> EXERCISE DETAILS
The data must be returned in full and exactly as given.

— Start of DATA SHOWN —

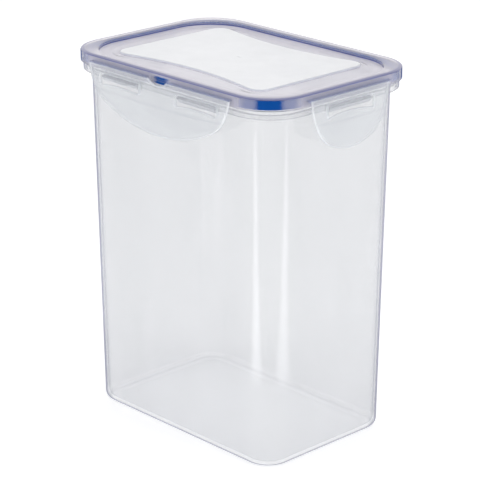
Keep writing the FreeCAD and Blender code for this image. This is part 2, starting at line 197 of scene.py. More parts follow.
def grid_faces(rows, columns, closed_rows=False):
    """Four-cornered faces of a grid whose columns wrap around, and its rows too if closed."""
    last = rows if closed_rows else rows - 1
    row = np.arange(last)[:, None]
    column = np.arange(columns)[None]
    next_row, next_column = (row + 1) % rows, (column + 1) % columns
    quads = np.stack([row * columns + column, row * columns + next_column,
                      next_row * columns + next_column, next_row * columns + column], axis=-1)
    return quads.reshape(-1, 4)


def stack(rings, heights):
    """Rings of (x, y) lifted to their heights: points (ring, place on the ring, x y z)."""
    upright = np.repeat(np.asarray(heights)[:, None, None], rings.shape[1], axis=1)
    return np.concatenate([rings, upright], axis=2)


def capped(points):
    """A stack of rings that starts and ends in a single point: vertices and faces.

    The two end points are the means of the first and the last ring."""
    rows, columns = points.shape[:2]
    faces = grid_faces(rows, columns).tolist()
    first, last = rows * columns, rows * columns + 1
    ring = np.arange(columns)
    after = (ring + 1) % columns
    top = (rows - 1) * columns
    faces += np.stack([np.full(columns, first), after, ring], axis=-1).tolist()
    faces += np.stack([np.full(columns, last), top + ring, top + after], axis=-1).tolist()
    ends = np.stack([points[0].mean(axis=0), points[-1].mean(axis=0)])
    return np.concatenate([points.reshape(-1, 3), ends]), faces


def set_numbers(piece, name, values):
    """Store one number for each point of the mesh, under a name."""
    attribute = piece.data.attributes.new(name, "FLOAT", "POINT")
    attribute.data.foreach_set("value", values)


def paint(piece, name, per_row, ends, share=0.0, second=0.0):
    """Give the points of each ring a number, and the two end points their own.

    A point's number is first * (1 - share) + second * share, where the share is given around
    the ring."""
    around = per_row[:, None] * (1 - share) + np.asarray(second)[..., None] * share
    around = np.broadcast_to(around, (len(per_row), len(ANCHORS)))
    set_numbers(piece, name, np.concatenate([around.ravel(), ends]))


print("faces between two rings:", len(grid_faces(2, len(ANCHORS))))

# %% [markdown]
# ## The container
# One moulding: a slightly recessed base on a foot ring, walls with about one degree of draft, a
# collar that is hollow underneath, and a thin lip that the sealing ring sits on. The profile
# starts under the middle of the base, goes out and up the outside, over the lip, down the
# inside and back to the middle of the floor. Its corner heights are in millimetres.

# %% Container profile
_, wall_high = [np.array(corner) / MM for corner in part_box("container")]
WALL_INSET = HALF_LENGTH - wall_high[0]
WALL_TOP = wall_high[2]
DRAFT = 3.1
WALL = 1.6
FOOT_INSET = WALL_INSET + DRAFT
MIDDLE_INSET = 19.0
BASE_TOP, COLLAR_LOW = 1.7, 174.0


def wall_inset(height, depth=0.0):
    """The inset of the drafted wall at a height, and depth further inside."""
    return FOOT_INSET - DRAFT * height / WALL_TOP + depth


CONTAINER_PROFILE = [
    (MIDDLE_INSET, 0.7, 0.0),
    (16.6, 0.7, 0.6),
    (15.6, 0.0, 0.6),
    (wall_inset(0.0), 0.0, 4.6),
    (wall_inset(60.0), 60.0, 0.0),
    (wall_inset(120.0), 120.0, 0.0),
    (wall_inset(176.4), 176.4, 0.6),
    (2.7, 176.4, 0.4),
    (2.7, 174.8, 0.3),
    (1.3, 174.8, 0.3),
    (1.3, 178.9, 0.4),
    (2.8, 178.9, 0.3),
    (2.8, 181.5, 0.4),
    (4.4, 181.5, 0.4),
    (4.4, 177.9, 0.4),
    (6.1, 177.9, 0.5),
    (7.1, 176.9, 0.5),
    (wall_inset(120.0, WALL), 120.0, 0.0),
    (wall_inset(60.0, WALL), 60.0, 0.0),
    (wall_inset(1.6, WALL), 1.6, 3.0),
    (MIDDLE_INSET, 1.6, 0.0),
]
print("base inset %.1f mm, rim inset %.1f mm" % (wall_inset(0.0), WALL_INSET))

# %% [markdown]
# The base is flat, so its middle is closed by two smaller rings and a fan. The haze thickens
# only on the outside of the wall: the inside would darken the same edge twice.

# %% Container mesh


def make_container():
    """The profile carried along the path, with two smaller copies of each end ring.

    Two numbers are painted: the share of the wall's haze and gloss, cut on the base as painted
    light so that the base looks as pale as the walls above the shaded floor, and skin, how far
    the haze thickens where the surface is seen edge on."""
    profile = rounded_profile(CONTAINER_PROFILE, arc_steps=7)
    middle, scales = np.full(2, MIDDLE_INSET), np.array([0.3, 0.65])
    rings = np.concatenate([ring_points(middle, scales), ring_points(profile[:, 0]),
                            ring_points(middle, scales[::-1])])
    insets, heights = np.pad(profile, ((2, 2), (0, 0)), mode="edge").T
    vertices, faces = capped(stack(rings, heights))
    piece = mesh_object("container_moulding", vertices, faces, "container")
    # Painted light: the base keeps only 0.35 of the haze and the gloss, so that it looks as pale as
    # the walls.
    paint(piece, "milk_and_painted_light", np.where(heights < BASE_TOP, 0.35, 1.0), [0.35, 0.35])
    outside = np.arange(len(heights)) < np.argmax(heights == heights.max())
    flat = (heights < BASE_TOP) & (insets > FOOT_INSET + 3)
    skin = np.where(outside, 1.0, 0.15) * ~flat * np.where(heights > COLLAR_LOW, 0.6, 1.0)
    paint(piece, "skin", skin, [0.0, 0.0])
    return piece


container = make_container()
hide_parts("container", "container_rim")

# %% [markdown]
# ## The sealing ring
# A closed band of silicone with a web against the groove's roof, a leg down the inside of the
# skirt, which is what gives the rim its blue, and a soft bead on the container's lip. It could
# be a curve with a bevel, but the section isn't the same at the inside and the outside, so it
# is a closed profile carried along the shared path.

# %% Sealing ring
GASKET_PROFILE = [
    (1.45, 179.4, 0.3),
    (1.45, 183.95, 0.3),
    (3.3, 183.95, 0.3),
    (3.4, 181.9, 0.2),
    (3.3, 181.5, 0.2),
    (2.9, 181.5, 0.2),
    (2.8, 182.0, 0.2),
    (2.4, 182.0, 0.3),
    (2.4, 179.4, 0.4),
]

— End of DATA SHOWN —

> EXERCISE RESPONSE
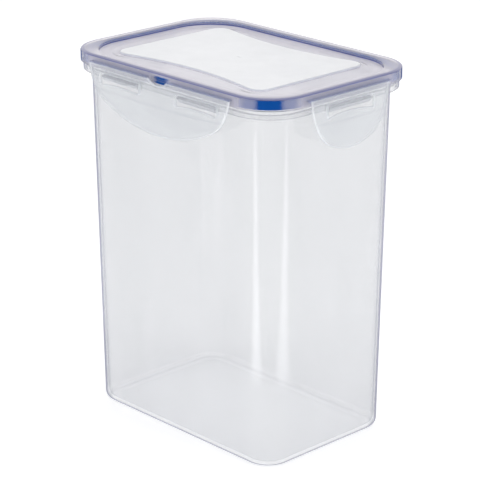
Keep writing the FreeCAD and Blender code for this image. This is part 2, starting at line 197 of scene.py. More parts follow.
def grid_faces(rows, columns, closed_rows=False):
    """Four-cornered faces of a grid whose columns wrap around, and its rows too if closed."""
    last = rows if closed_rows else rows - 1
    row = np.arange(last)[:, None]
    column = np.arange(columns)[None]
    next_row, next_column = (row + 1) % rows, (column + 1) % columns
    quads = np.stack([row * columns + column, row * columns + next_column,
                      next_row * columns + next_column, next_row * columns + column], axis=-1)
    return quads.reshape(-1, 4)


def stack(rings, heights):
    """Rings of (x, y) lifted to their heights: points (ring, place on the ring, x y z)."""
    upright = np.repeat(np.asarray(heights)[:, None, None], rings.shape[1], axis=1)
    return np.concatenate([rings, upright], axis=2)


def capped(points):
    """A stack of rings that starts and ends in a single point: vertices and faces.

    The two end points are the means of the first and the last ring."""
    rows, columns = points.shape[:2]
    faces = grid_faces(rows, columns).tolist()
    first, last = rows * columns, rows * columns + 1
    ring = np.arange(columns)
    after = (ring + 1) % columns
    top = (rows - 1) * columns
    faces += np.stack([np.full(columns, first), after, ring], axis=-1).tolist()
    faces += np.stack([np.full(columns, last), top + ring, top + after], axis=-1).tolist()
    ends = np.stack([points[0].mean(axis=0), points[-1].mean(axis=0)])
    return np.concatenate([points.reshape(-1, 3), ends]), faces


def set_numbers(piece, name, values):
    """Store one number for each point of the mesh, under a name."""
    attribute = piece.data.attributes.new(name, "FLOAT", "POINT")
    attribute.data.foreach_set("value", values)


def paint(piece, name, per_row, ends, share=0.0, second=0.0):
    """Give the points of each ring a number, and the two end points their own.

    A point's number is first * (1 - share) + second * share, where the share is given around
    the ring."""
    around = per_row[:, None] * (1 - share) + np.asarray(second)[..., None] * share
    around = np.broadcast_to(around, (len(per_row), len(ANCHORS)))
    set_numbers(piece, name, np.concatenate([around.ravel(), ends]))


print("faces between two rings:", len(grid_faces(2, len(ANCHORS))))

# %% [markdown]
# ## The container
# One moulding: a slightly recessed base on a foot ring, walls with about one degree of draft, a
# collar that is hollow underneath, and a thin lip that the sealing ring sits on. The profile
# starts under the middle of the base, goes out and up the outside, over the lip, down the
# inside and back to the middle of the floor. Its corner heights are in millimetres.

# %% Container profile
_, wall_high = [np.array(corner) / MM for corner in part_box("container")]
WALL_INSET = HALF_LENGTH - wall_high[0]
WALL_TOP = wall_high[2]
DRAFT = 3.1
WALL = 1.6
FOOT_INSET = WALL_INSET + DRAFT
MIDDLE_INSET = 19.0
BASE_TOP, COLLAR_LOW = 1.7, 174.0


def wall_inset(height, depth=0.0):
    """The inset of the drafted wall at a height, and depth further inside."""
    return FOOT_INSET - DRAFT * height / WALL_TOP + depth


CONTAINER_PROFILE = [
    (MIDDLE_INSET, 0.7, 0.0),
    (16.6, 0.7, 0.6),
    (15.6, 0.0, 0.6),
    (wall_inset(0.0), 0.0, 4.6),
    (wall_inset(60.0), 60.0, 0.0),
    (wall_inset(120.0), 120.0, 0.0),
    (wall_inset(176.4), 176.4, 0.6),
    (2.7, 176.4, 0.4),
    (2.7, 174.8, 0.3),
    (1.3, 174.8, 0.3),
    (1.3, 178.9, 0.4),
    (2.8, 178.9, 0.3),
    (2.8, 181.5, 0.4),
    (4.4, 181.5, 0.4),
    (4.4, 177.9, 0.4),
    (6.1, 177.9, 0.5),
    (7.1, 176.9, 0.5),
    (wall_inset(120.0, WALL), 120.0, 0.0),
    (wall_inset(60.0, WALL), 60.0, 0.0),
    (wall_inset(1.6, WALL), 1.6, 3.0),
    (MIDDLE_INSET, 1.6, 0.0),
]
print("base inset %.1f mm, rim inset %.1f mm" % (wall_inset(0.0), WALL_INSET))

# %% [markdown]
# The base is flat, so its middle is closed by two smaller rings and a fan. The haze thickens
# only on the outside of the wall: the inside would darken the same edge twice.

# %% Container mesh


def make_container():
    """The profile carried along the path, with two smaller copies of each end ring.

    Two numbers are painted: the share of the wall's haze and gloss, cut on the base as painted
    light so that the base looks as pale as the walls above the shaded floor, and skin, how far
    the haze thickens where the surface is seen edge on."""
    profile = rounded_profile(CONTAINER_PROFILE, arc_steps=7)
    middle, scales = np.full(2, MIDDLE_INSET), np.array([0.3, 0.65])
    rings = np.concatenate([ring_points(middle, scales), ring_points(profile[:, 0]),
                            ring_points(middle, scales[::-1])])
    insets, heights = np.pad(profile, ((2, 2), (0, 0)), mode="edge").T
    vertices, faces = capped(stack(rings, heights))
    piece = mesh_object("container_moulding", vertices, faces, "container")
    # Painted light: the base keeps only 0.35 of the haze and the gloss, so that it looks as pale as
    # the walls.
    paint(piece, "milk_and_painted_light", np.where(heights < BASE_TOP, 0.35, 1.0), [0.35, 0.35])
    outside = np.arange(len(heights)) < np.argmax(heights == heights.max())
    flat = (heights < BASE_TOP) & (insets > FOOT_INSET + 3)
    skin = np.where(outside, 1.0, 0.15) * ~flat * np.where(heights > COLLAR_LOW, 0.6, 1.0)
    paint(piece, "skin", skin, [0.0, 0.0])
    return piece


container = make_container()
hide_parts("container", "container_rim")

# %% [markdown]
# ## The sealing ring
# A closed band of silicone with a web against the groove's roof, a leg down the inside of the
# skirt, which is what gives the rim its blue, and a soft bead on the container's lip. It could
# be a curve with a bevel, but the section isn't the same at the inside and the outside, so it
# is a closed profile carried along the shared path.

# %% Sealing ring
GASKET_PROFILE = [
    (1.45, 179.4, 0.3),
    (1.45, 183.95, 0.3),
    (3.3, 183.95, 0.3),
    (3.4, 181.9, 0.2),
    (3.3, 181.5, 0.2),
    (2.9, 181.5, 0.2),
    (2.8, 182.0, 0.2),
    (2.4, 182.0, 0.3),
    (2.4, 179.4, 0.4),
]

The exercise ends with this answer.